The farmland of this settlement—from harbor to Scoy Pond—was in full swing by 1680. The cattle drank from Scoy Pond, and in the winter the pond froze and the settlers cut out blocks of ice and dragged them to a nearby icehouse for use in the summertime.
After 1776, when the British invaded and captured New York and Long Island, they came ashore at Northwest Harbor on several occasions, scavenging for farm goods and livestock to feed the troops. On one occasion, they heard that a Dutchman at Scoy named Isaac Van Scoy had 50 pounds that somebody had paid him, and they came to steal it. Van Scoy would not give in. He brandished a pitchfork, stabbed one of the Redcoats to death and wounded the others. They arrested Van Scoy and took him to a prison ship, a small frigate offshore, but during the night Van Scoy’s neighbors came out in a rowboat and smuggled him back out of the ship through a small window. Van Scoy remained in hiding for the rest of the war, and was considered a war hero as a result.
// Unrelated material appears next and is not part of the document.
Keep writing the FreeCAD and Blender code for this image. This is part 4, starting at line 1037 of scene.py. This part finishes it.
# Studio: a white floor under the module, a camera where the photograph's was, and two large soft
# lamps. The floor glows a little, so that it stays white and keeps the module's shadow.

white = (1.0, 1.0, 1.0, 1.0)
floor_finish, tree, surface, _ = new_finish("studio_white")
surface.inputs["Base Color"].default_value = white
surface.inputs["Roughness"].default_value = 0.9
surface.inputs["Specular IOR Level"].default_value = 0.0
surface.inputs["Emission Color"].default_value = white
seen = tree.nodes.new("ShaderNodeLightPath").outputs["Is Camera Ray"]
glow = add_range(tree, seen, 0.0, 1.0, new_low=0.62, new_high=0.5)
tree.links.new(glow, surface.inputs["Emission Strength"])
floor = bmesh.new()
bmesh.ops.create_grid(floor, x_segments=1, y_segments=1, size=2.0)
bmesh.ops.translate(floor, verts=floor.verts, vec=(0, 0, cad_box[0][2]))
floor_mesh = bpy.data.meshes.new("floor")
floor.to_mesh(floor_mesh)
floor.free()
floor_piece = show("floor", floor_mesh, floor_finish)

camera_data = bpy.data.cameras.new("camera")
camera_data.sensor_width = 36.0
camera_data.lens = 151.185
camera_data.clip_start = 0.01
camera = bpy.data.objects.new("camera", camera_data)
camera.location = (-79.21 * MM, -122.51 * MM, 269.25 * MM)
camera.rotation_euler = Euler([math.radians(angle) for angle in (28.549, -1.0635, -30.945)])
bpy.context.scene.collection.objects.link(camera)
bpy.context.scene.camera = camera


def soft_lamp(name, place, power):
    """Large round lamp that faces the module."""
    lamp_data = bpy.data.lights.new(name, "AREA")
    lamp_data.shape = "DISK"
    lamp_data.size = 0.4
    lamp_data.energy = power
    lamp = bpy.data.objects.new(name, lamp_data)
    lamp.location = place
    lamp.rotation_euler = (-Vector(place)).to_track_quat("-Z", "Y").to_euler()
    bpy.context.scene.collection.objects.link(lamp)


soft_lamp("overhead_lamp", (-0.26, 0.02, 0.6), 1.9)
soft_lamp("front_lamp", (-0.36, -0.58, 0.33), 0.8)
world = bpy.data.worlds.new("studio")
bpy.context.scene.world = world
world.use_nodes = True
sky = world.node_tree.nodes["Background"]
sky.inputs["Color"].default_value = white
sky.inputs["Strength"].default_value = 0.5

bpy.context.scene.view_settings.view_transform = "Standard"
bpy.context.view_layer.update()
His children took over the farm when he died in 1810, at the age of 83. But Northwest was in decline by then. Its harbor was too shallow to compete with Sag Harbor.
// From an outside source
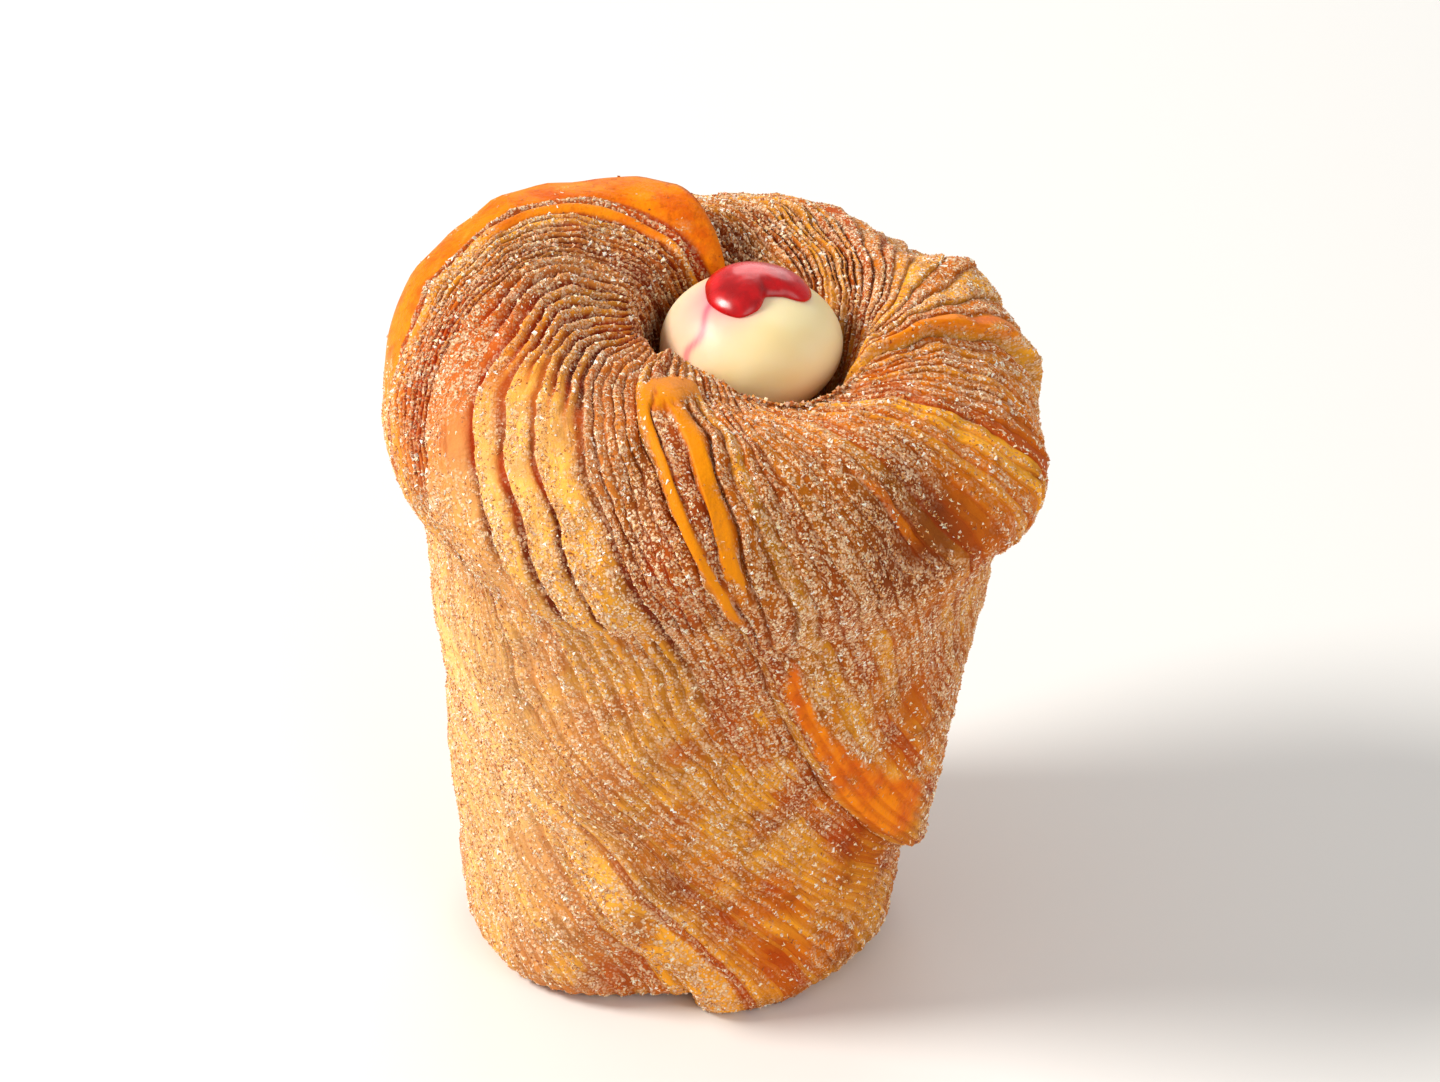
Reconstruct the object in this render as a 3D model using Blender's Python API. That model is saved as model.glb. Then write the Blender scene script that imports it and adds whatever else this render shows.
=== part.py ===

Around 1860, a nasty tempered Irishman named Josiah Kirk bought 400 acres in Northwest, including 1,000 feet on the bay. He put up fences to prevent neighbors from scavenging for seaweed on his property. Lawsuits were filed to force him to allow the neighbors to scavenge as they had done before he came, but Kirk won in court—though he spent all his money on his defense. Broke after that, he went to the poor house in Islip and died soon afterwards. But by then, Northwest Village was no longer inhabited at all.
So what did Northwest Path maneuver around? You can see it on an aerial view of the woods today. It’s oval in shape, with the foliage in this oval a different shade of green than the foliage around it. This was an impassable swamp back then. Today, if anyone tried to build a road across it, they would be able to make it through. The swamp has dried up. But why fix a charming maneuver? It’s a nice quirk in there, and something that is making the telling of this story possible.